There are particularly high concentrations in Northern Virginia, with its proximity to D.C., and the Hampton Roads area, where many civilian employees of the Navy are based.

But the firings and layoffs are so widespread that even if you aren’t a federal worker, or live in an area with lower concentrations of federal workers, you may still see some impacts. Are you looking for a job? You might notice more competition. Do you own a business? Unemployed people don’t do a lot of discretionary spending.

Why is this happening?

While the administration bills the cuts as efficiency-driven cost-saving measures, they serve one primary political purpose: They erode the power of public sector unions.

Sure, there are other reasons. Trump and his peers are genuinely hostile to regulatory bodies like the Environmental Protection Agency or the Securities and Exchange Commission. They are ideologically opposed to public services like those provided by the Department of Education and would rather these entities not exist, so private capital can swoop in (for a price, and incompletely) to fill the gaps. Their base has been chanting “Drain the swamp!” since 2016, railing against an imagined permanent bureaucracy of subversive liberals.

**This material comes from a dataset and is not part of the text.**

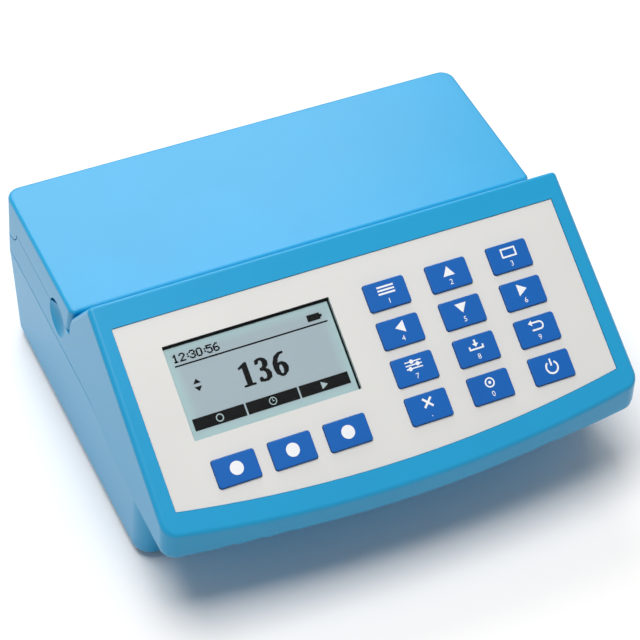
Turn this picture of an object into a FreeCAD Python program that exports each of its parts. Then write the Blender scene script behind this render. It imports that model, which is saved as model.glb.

But public sector workers are unionized at a rate of 32.2%. That’s more than five times the organization of their counterparts in the private sector, who come in at 5.9%. And those unions can cause problems for the administration.

In fact, they already have: The American Federation of Teachers; American Federation of Government Employees; Service Employees International Union; American Federation of State, County and Municipal Employees; Communication Workers of America; American Foreign Service Association; and the AFL-CIO labor federation already have filed or joined at least eight lawsuits since January.

We’re sure we’ll see more resistance as the situation develops.

Kat McNeal coordinates the Defenders Labor Support Committee.